◆ Input for this task

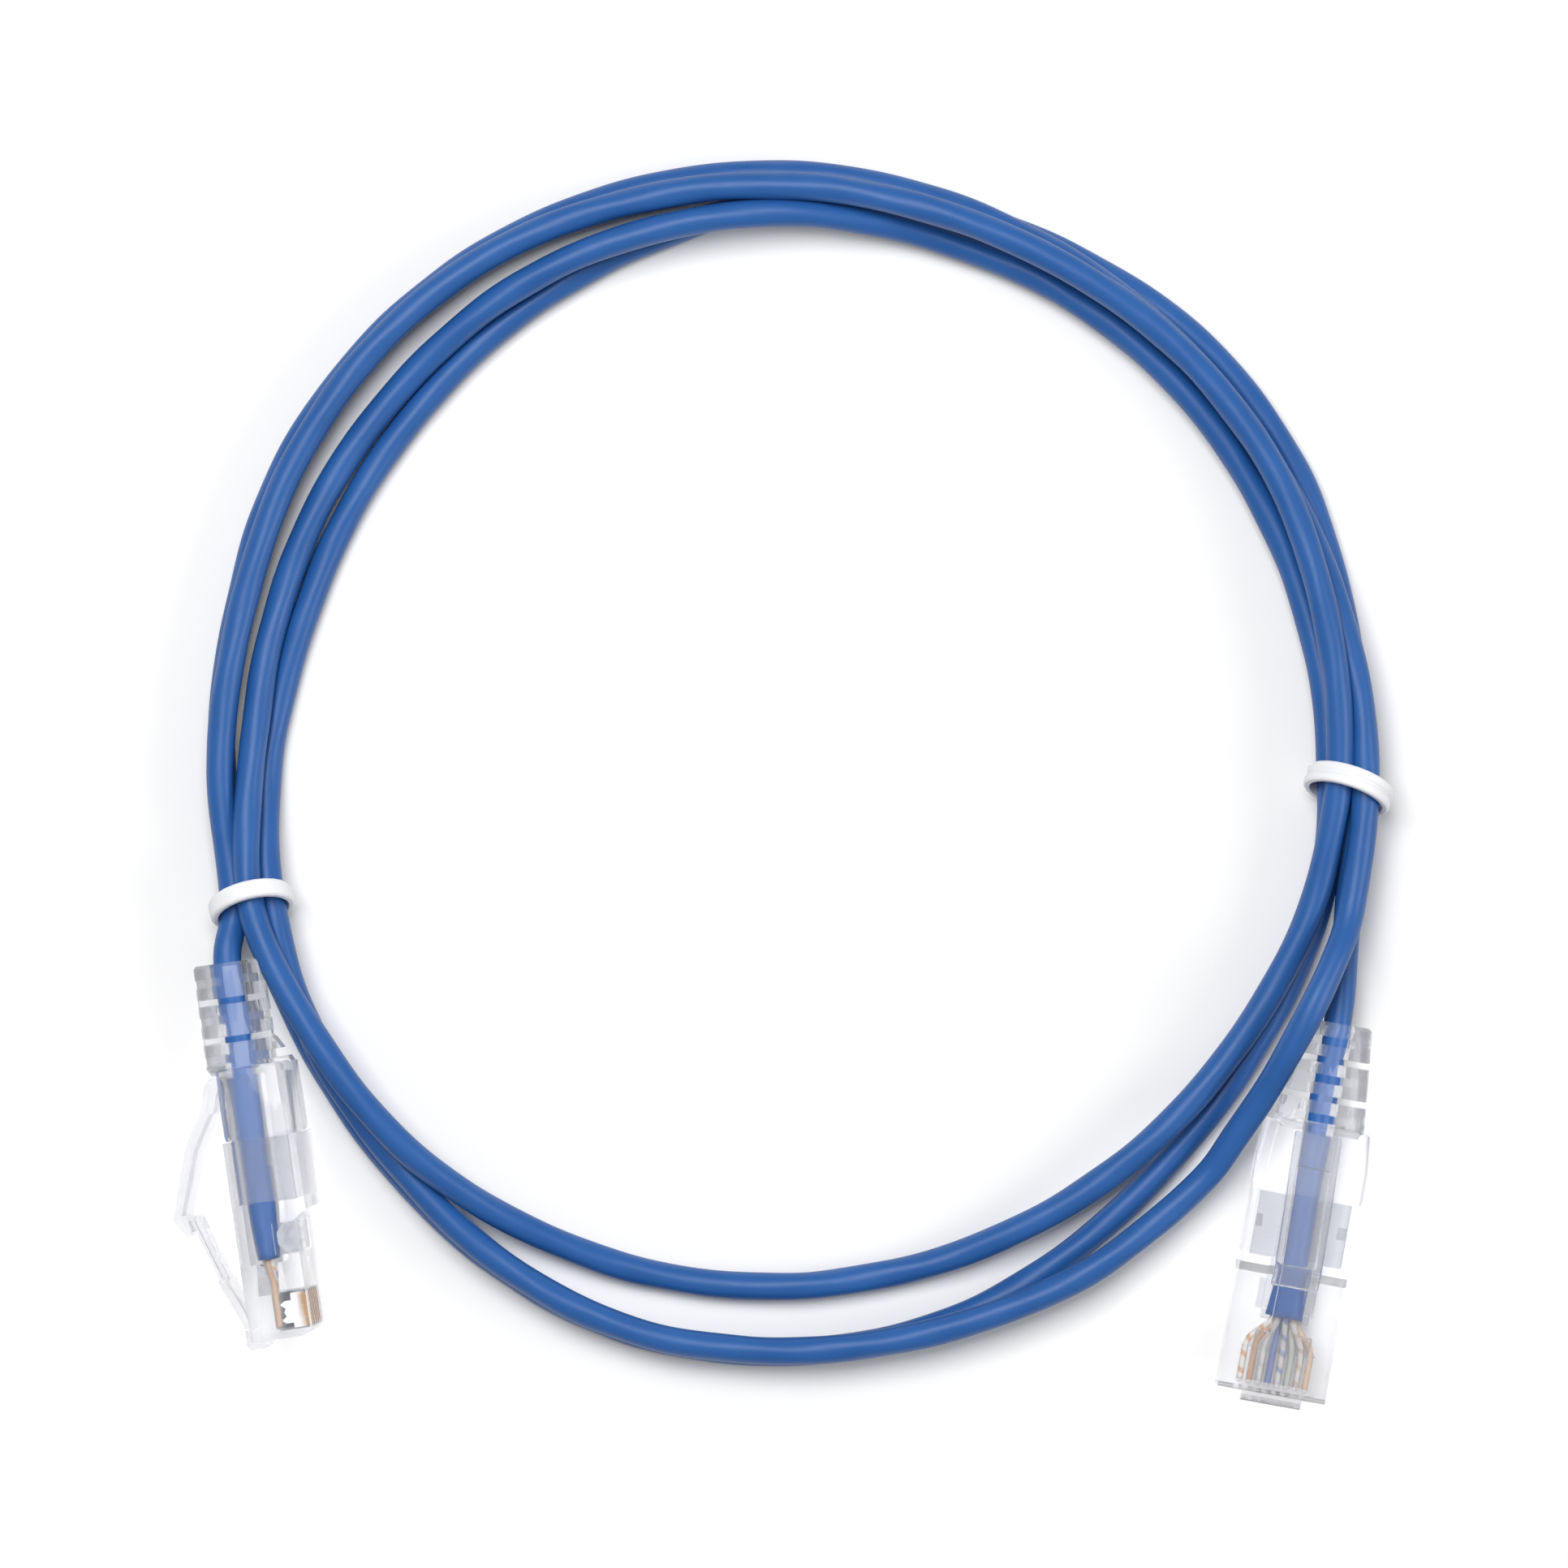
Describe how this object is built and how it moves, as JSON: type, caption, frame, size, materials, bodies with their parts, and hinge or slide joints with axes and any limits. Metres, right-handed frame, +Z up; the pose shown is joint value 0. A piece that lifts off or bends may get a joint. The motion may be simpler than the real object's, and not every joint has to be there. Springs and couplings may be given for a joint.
{
  "type": "ethernet patch cable",
  "caption": "Round blue network patch cable, coiled and held by two white ties, with a clear latching modular plug and snagless boot at each end.",
  "frame": {"origin": "centre of the base of the bounding box, on the surface the coil lies on", "axes": "+Z up out of the surface, plugs' noses towards -Y"},
  "size_m": [0.1313, 0.1346, 0.0149],
  "materials": {
    "jacket_pvc": "satin blue PVC",
    "insulation_white_orange": "solid coloured insulation",
    "insulation_orange": "solid coloured insulation",
    "insulation_white_green": "solid coloured insulation",
    "insulation_blue": "solid coloured insulation",
    "insulation_white_blue": "solid coloured insulation",
    "insulation_green": "solid coloured insulation",
    "insulation_white_brown": "solid coloured insulation",
    "insulation_brown": "solid coloured insulation",
    "tie_nylon": "white, satin",
    "clear_polycarbonate": "clear moulded plastic, glossy",
    "contact_gold": "gold-plated blade"
  },
  "bodies": {
    "cord": {"cable_jacket": "jacket_pvc", "conductor_1_white_orange": "insulation_white_orange", "conductor_2_orange": "insulation_orange", "conductor_3_white_green": "insulation_white_green", "conductor_4_blue": "insulation_blue", "conductor_5_white_blue": "insulation_white_blue", "conductor_6_green": "insulation_green", "conductor_7_white_brown": "insulation_white_brown", "conductor_8_brown": "insulation_brown", "cable_tie_a": "tie_nylon", "cable_tie_b": "tie_nylon", "plug_housing_a": "clear_polycarbonate", "strain_relief_bar_a": "clear_polycarbonate", "boot_a": "clear_polycarbonate", "contact_a_1": "contact_gold", "contact_a_2": "contact_gold", "contact_a_3": "contact_gold", "contact_a_4": "contact_gold", "contact_a_5": "contact_gold", "contact_a_6": "contact_gold", "contact_a_7": "contact_gold", "contact_a_8": "contact_gold", "plug_housing_b": "clear_polycarbonate", "strain_relief_bar_b": "clear_polycarbonate", "boot_b": "clear_polycarbonate", "contact_b_1": "contact_gold", "contact_b_2": "contact_gold", "contact_b_3": "contact_gold", "contact_b_4": "contact_gold", "contact_b_5": "contact_gold", "contact_b_6": "contact_gold", "contact_b_7": "contact_gold", "contact_b_8": "contact_gold"},
    "plug_latch_a": {"plug_latch_a": "clear_polycarbonate"},
    "boot_arm_a": {"boot_arm_a": "clear_polycarbonate"},
    "plug_latch_b": {"plug_latch_b": "clear_polycarbonate"},
    "boot_arm_b": {"boot_arm_b": "clear_polycarbonate"}
  },
  "joints": [
    {"name": "arm_press_a", "type": "hinge", "parent": "cord", "child": "boot_arm_a", "pos_m": [-0.06081, -0.03184, 0.00614], "axis": [-0.0949, -0.0137, 0.9954], "range_deg": [0, 9.6], "stiffness_Nm_per_rad": 0.005},
    {"name": "latch_press_a", "type": "hinge", "parent": "cord", "child": "plug_latch_a", "pos_m": [-0.05722, -0.0585, 0.00611], "axis": [0.0949, 0.0137, -0.9954], "range_deg": [0, 12], "stiffness_Nm_per_rad": 0.005},
    {"name": "arm_press_b", "type": "hinge", "parent": "cord", "child": "boot_arm_b", "pos_m": [0.05739, -0.03795, 0.00821], "axis": [0.9839, -0.1788, 0], "range_deg": [0, 9.6], "stiffness_Nm_per_rad": 0.005},
    {"name": "latch_press_b", "type": "hinge", "parent": "cord", "child": "plug_latch_b", "pos_m": [0.05258, -0.06442, 0.00846], "axis": [-0.9839, 0.1788, 0], "range_deg": [0, 12], "stiffness_Nm_per_rad": 0.005}
  ],
  "couplings": [
    {"joint": "latch_press_a", "follows": "arm_press_a", "ratio": 1.25},
    {"joint": "latch_press_b", "follows": "arm_press_b", "ratio": 1.25}
  ]
}
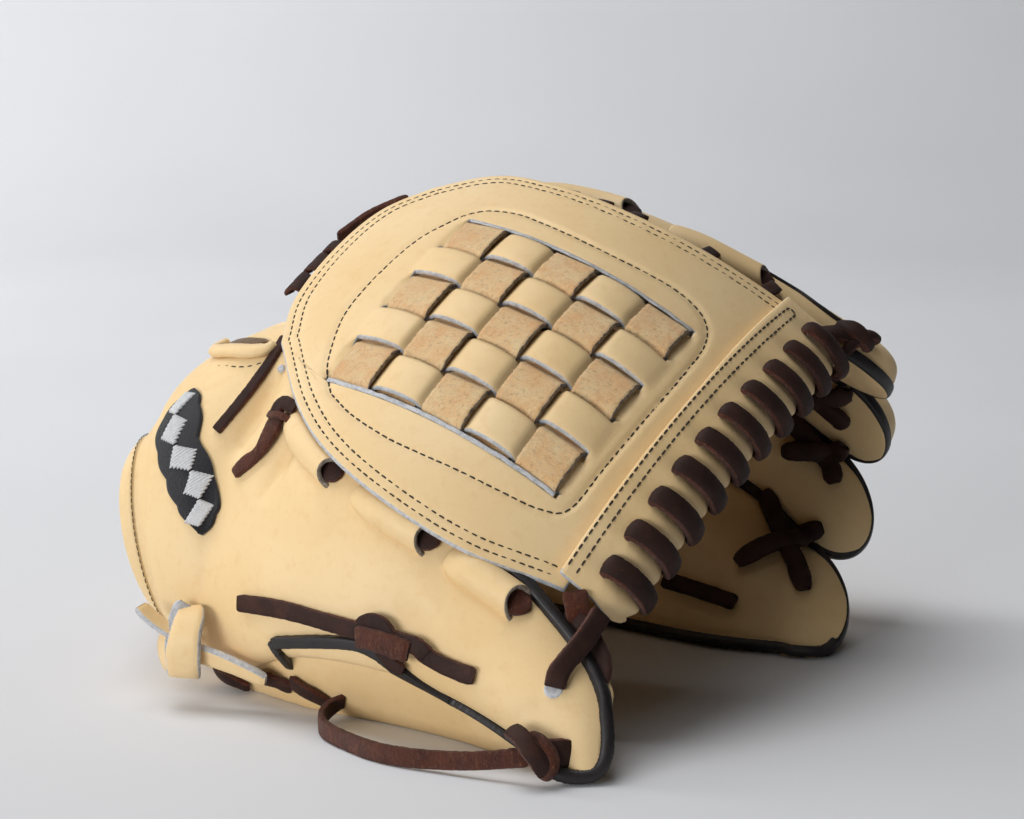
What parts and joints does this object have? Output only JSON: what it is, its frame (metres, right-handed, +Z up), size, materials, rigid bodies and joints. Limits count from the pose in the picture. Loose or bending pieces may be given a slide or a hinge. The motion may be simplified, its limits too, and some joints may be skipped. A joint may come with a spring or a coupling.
{
  "type": "pitcher glove",
  "caption": "Leather fielding glove for a pitcher with a closed woven web, dark rawhide laces and black bindings, lying palm down.",
  "frame": {"origin": "middle of the bounding box, on the floor the glove lies on", "axes": "+X from the wrist to the finger tips, +Y from the thumb side to the finger backs, +Z up as it lies"},
  "size_m": [0.2474, 0.2226, 0.1513],
  "materials": {
    "cream_leather": "smooth steerhide with fine grain, satin",
    "suede": "grainy flesh side, matte",
    "dark_lace": "oiled rawhide, satin",
    "black_binding": "thin binding leather, satin",
    "cream_lace": "rawhide, satin",
    "patch_felt": "felt, matte"
  },
  "bodies": {
    "root": {"palm": "cream_leather", "thumb_back": "cream_leather", "index_back": "cream_leather", "middle_back": "cream_leather", "ring_back": "cream_leather", "pinky_back": "cream_leather", "web_panel": "cream_leather", "web_band": "cream_leather", "thumb_loop_1": "cream_leather", "thumb_loop_2": "cream_leather", "thumb_loop_3": "cream_leather", "index_loop_1": "cream_leather", "index_loop_2": "cream_leather", "index_loop_3": "cream_leather", "weave_strip_1": "suede", "weave_strip_2": "suede", "weave_strip_3": "suede", "weave_strip_4": "suede", "weave_strip_5": "suede", "index_binding": "black_binding", "middle_binding": "black_binding", "ring_binding": "black_binding", "pinky_binding": "black_binding", "thumb_piping": "black_binding", "thumb_binding": "black_binding", "web_edge_lace": "dark_lace", "thumb_side_lace_1": "dark_lace", "thumb_side_lace_2": "dark_lace", "thumb_side_lace_3": "dark_lace", "index_side_lace_1": "dark_lace", "index_side_lace_2": "dark_lace", "index_side_lace_3": "dark_lace", "index_middle_lace": "dark_lace", "middle_ring_lace": "dark_lace", "ring_pinky_lace": "dark_lace", "pinky_lace": "dark_lace", "heel_lace": "dark_lace", "thumb_tie_lace": "dark_lace", "thumb_loop_lace": "dark_lace", "crotch_lace_flat": "dark_lace", "crotch_lace_twisted": "dark_lace", "crotch_side_lace": "dark_lace", "crotch_side_knot": "dark_lace", "corner_lace": "dark_lace", "index_tip_lace": "dark_lace", "strap_lace": "cream_lace", "patch": "patch_felt"}
  },
  "joints": []
}
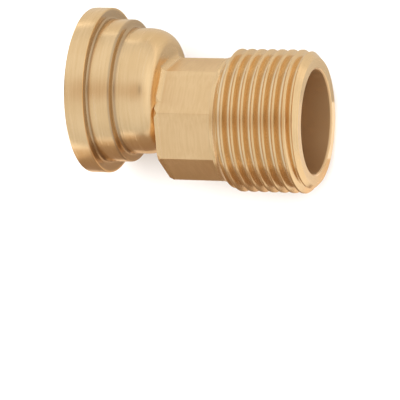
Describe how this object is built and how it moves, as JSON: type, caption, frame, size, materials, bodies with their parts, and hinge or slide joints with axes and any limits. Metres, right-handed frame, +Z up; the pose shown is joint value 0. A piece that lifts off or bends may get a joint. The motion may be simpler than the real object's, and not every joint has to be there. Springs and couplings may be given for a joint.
{
  "type": "push fit coupling",
  "caption": "Eccentric brass coupling: push fit socket for 15 mm pipe in a flanged end cap, spanner octagon and an offset male thread with a plain bore.",
  "frame": {"origin": "bottom centre of the coupling as it lies on its side on a bench", "axes": "+X along both axes from the pipe socket's mouth to the threaded end, +Z up, the thread's axis offset to -Y and down"},
  "size_m": [0.0456, 0.0342, 0.0316],
  "materials": {
    "brass": "finely turned and brushed, satin",
    "release_nylon": "moulded, satin",
    "acetal": "moulded, satin",
    "spring_steel": "stamped, bright",
    "support_nylon": "moulded, satin",
    "seal_rubber": "greased EPDM"
  },
  "bodies": {
    "coupling": {"body": "brass", "end_cap": "brass", "guide_ring": "acetal", "support_ring": "support_nylon", "backing_washer": "acetal", "pipe_seal": "seal_rubber"},
    "release": {"release_collar": "release_nylon"},
    "grab": {"grab_ring": "spring_steel"}
  },
  "joints": [
    {"name": "release_press", "type": "slide", "parent": "coupling", "child": "release", "axis": [1, 0, 0], "range_m": [0, 0.0015]},
    {"name": "grab_ring_turn", "type": "hinge", "parent": "coupling", "child": "grab", "pos_m": [-0.01538, 0.00129, 0.0158], "axis": [1, 0, 0], "continuous": true}
  ]
}
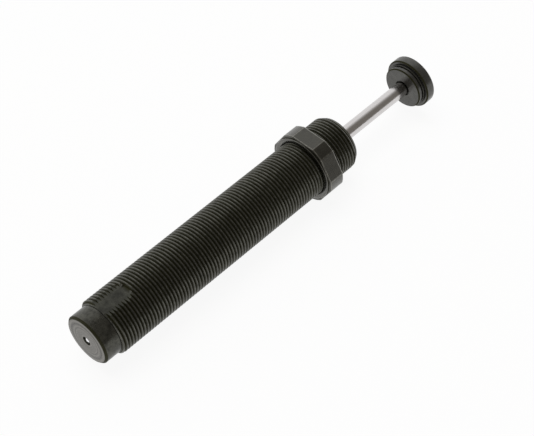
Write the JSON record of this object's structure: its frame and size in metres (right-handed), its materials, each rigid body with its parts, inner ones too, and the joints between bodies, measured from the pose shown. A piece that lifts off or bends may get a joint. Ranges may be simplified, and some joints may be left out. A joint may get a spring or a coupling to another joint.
{
  "type": "industrial shock absorber",
  "caption": "Threaded hydraulic shock absorber with a hex locknut, a closed rear end, a chromed rod and a round strike button; the rod slides in and springs back.",
  "frame": {"origin": "centre of the closed rear end's face", "axes": "+X along the axis, from the rear face to the strike button; +Z through the flat milled on the thread and one flat of the locknut"},
  "size_m": [0.1836, 0.0308, 0.029],
  "materials": {
    "black_steel": "satin",
    "black_nut": "satin",
    "chromed_rod": "polished",
    "bearing_ball_steel": "polished",
    "turned_steel": "satin",
    "spring_steel": "satin",
    "bronze": "satin",
    "sintered_iron": "matte",
    "nitrile": "matte",
    "polyurethane": "satin",
    "foam": "matte",
    "filled_ptfe": "matte"
  },
  "bodies": {
    "housing": {"outer_body": "black_steel", "filler_ball": "bearing_ball_steel", "tube_end_plug": "turned_steel", "pressure_tube": "turned_steel", "rod_bearing": "turned_steel", "bearing_bush": "bronze", "accumulator_foam": "foam", "gland_head": "turned_steel", "gland_o_ring": "nitrile", "rod_seal": "polyurethane", "seal_washer": "turned_steel", "rod_wiper": "nitrile", "retaining_ring": "spring_steel", "return_spring": "spring_steel"},
    "locknut": {"locknut": "black_nut"},
    "piston_seal": {"piston_ring": "filled_ptfe"},
    "rod": {"piston_rod": "chromed_rod", "piston": "sintered_iron", "spring_seat": "turned_steel", "piston_nut": "turned_steel", "button": "black_nut"},
    "valve": {"check_ring": "spring_steel"}
  },
  "joints": [
    {"name": "rod_stroke", "type": "slide", "parent": "housing", "child": "piston_seal", "axis": [1, 0, 0], "range_m": [-0.04, 0], "stiffness_N_per_m": 450, "springref_m": 0.0267, "deforming": ["return_spring"]},
    {"name": "rod_spin", "type": "hinge", "parent": "piston_seal", "child": "rod", "pos_m": [0.08, 0, 0], "axis": [1, 0, 0], "continuous": true},
    {"name": "check_ring_lift", "type": "slide", "parent": "rod", "child": "valve", "axis": [1, 0, 0], "range_m": [-0.0005, 0]},
    {"name": "locknut_travel", "type": "slide", "parent": "housing", "child": "locknut", "axis": [1, 0, 0], "range_m": [-0.106, 0.011]}
  ]
}
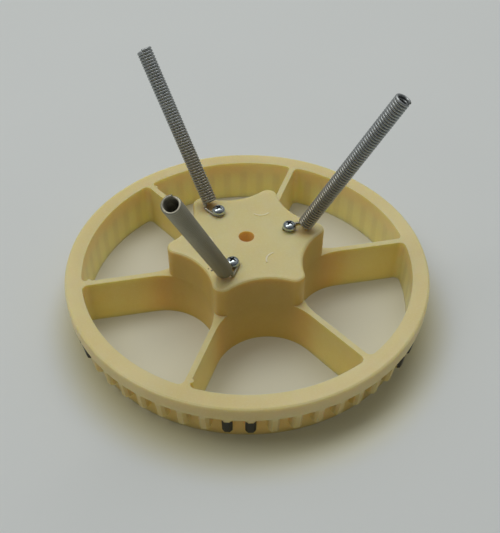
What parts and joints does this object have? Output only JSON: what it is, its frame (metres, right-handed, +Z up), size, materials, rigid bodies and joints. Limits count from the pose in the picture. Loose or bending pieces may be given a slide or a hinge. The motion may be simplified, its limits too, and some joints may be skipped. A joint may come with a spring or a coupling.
{
  "type": "capsule wheel",
  "caption": "Moulded plastic carrier wheel with open pockets between thin spokes, drive teeth round its rim, and close-wound springs screwed to a star-shaped hub.",
  "frame": {"origin": "on the shaft bore's axis, on the plane that the wheel stands on", "axes": "+Z up along the shaft bore, towards the hub's top; +X along the middle of one spoke"},
  "size_m": [0.19, 0.19, 0.124],
  "materials": {
    "wheel_plastic": "cream moulded plastic, slightly translucent, faint sheen",
    "spring_steel": "drawn spring wire, dull dark grey",
    "zinc_screw": "bright zinc plating, bluish"
  },
  "bodies": {
    "root": {"wheel": "wheel_plastic", "right_spring": "spring_steel", "rear_spring": "spring_steel", "front_spring": "spring_steel", "spring_screws": "zinc_screw"}
  },
  "joints": []
}
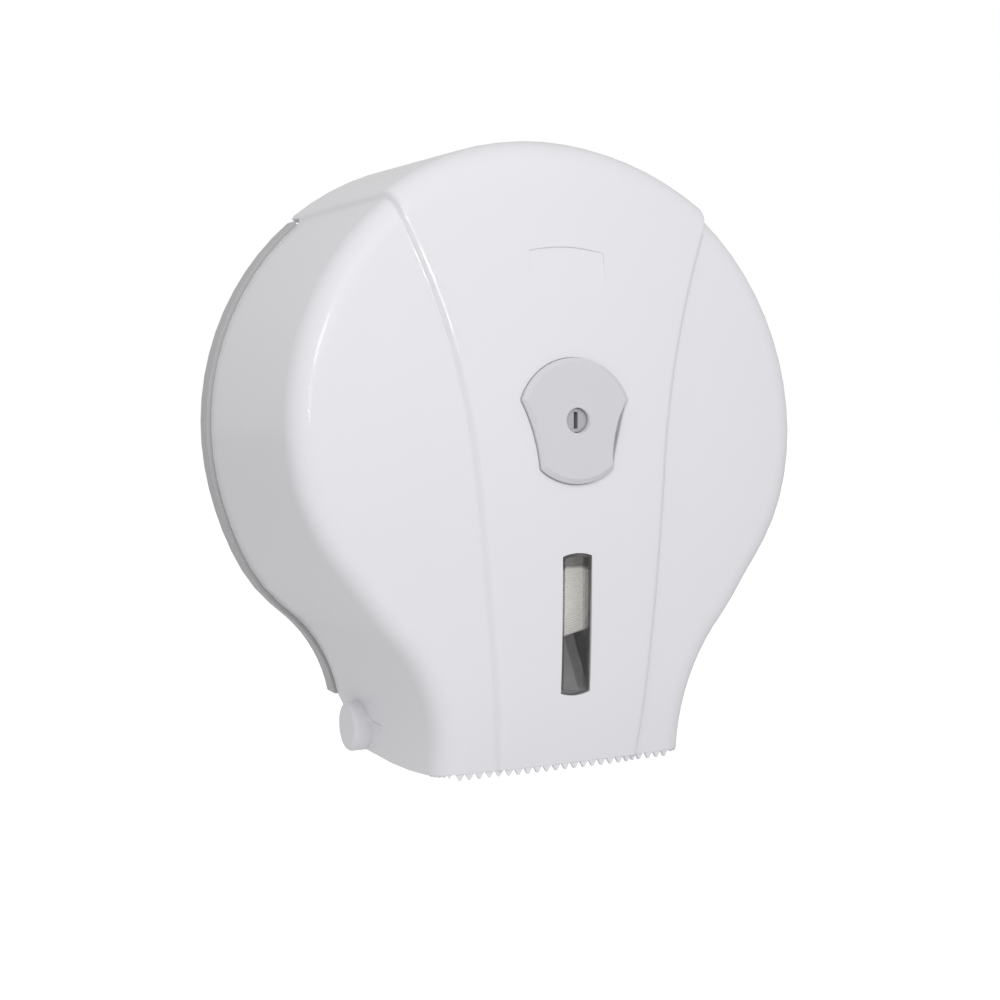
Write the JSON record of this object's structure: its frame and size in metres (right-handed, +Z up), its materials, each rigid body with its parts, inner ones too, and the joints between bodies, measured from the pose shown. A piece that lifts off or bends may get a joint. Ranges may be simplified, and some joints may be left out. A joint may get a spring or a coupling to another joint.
{
  "type": "jumbo toilet roll dispenser",
  "caption": "Wall-mounted round dispenser for a large toilet roll, with a hinged locking cover, a level window and a toothed tear lip.",
  "frame": {"origin": "where the spindle's axis meets the wall, on the back plate's rear face", "axes": "+Z up, +X to the viewer's right when facing the dispenser, -Y out of the wall towards the viewer"},
  "size_m": [0.27, 0.146, 0.2973],
  "materials": {
    "gloss_white": "glossy moulded",
    "white_plastic": "satin moulded",
    "grey_plastic": "satin moulded",
    "light_grey_plastic": "satin moulded",
    "smoked_pane": "smoked clear",
    "steel": "zinc plated",
    "cardboard": "raw board",
    "paper": "soft tissue"
  },
  "bodies": {
    "base": {"back_plate": "grey_plastic", "spindle": "white_plastic", "spindle_screws": "steel", "spindle_cap": "white_plastic", "cap_screws": "steel", "hinge_pin_left": "steel", "hinge_pin_right": "steel"},
    "cover": {"front_cover": "gloss_white", "window_lens": "smoked_pane", "lock_plate": "light_grey_plastic", "lock_plate_screws": "steel", "lock_housing": "white_plastic"},
    "lock": {"lock_barrel": "steel", "barrel_washer": "steel", "retaining_clip": "steel", "lock_cam": "steel", "cam_screw": "steel"},
    "roll": {"core_adapter": "white_plastic", "roll_core": "cardboard", "paper_roll": "paper"}
  },
  "joints": [
    {"name": "cover_hinge", "type": "hinge", "parent": "base", "child": "cover", "pos_m": [0, -0.042, -0.153], "axis": [1, 0, 0], "range_deg": [0, 95]},
    {"name": "lock_turn", "type": "hinge", "parent": "cover", "child": "lock", "pos_m": [0, -0.12, 0], "axis": [0, 1, 0], "range_deg": [0, 90]},
    {"name": "roll_turn", "type": "hinge", "parent": "base", "child": "roll", "pos_m": [0, -0.055, 0], "axis": [0, 1, 0], "continuous": true}
  ]
}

◆ Directive
Go through the listing above and locate each line that holds the word "bends". Copy those lines.

◆ Answer to this exercise
Describe how this object is built and how it moves, as JSON: type, caption, frame, size, materials, bodies with their parts, and hinge or slide joints with axes and any limits. Metres, right-handed frame, +Z up; the pose shown is joint value 0. A piece that lifts off or bends may get a joint. The motion may be simpler than the real object's, and not every joint has to be there. Springs and couplings may be given for a joint.
Describe how this object is built and how it moves, as JSON: type, caption, frame, size, materials, bodies with their parts, and hinge or slide joints with axes and any limits. Metres, right-handed frame, +Z up; the pose shown is joint value 0. A piece that lifts off or bends may get a joint. The motion may be simpler than the real object's, and not every joint has to be there. Springs and couplings may be given for a joint.
Write the JSON record of this object's structure: its frame and size in metres (right-handed), its materials, each rigid body with its parts, inner ones too, and the joints between bodies, measured from the pose shown. A piece that lifts off or bends may get a joint. Ranges may be simplified, and some joints may be left out. A joint may get a spring or a coupling to another joint.
Write the JSON record of this object's structure: its frame and size in metres (right-handed, +Z up), its materials, each rigid body with its parts, inner ones too, and the joints between bodies, measured from the pose shown. A piece that lifts off or bends may get a joint. Ranges may be simplified, and some joints may be left out. A joint may get a spring or a coupling to another joint.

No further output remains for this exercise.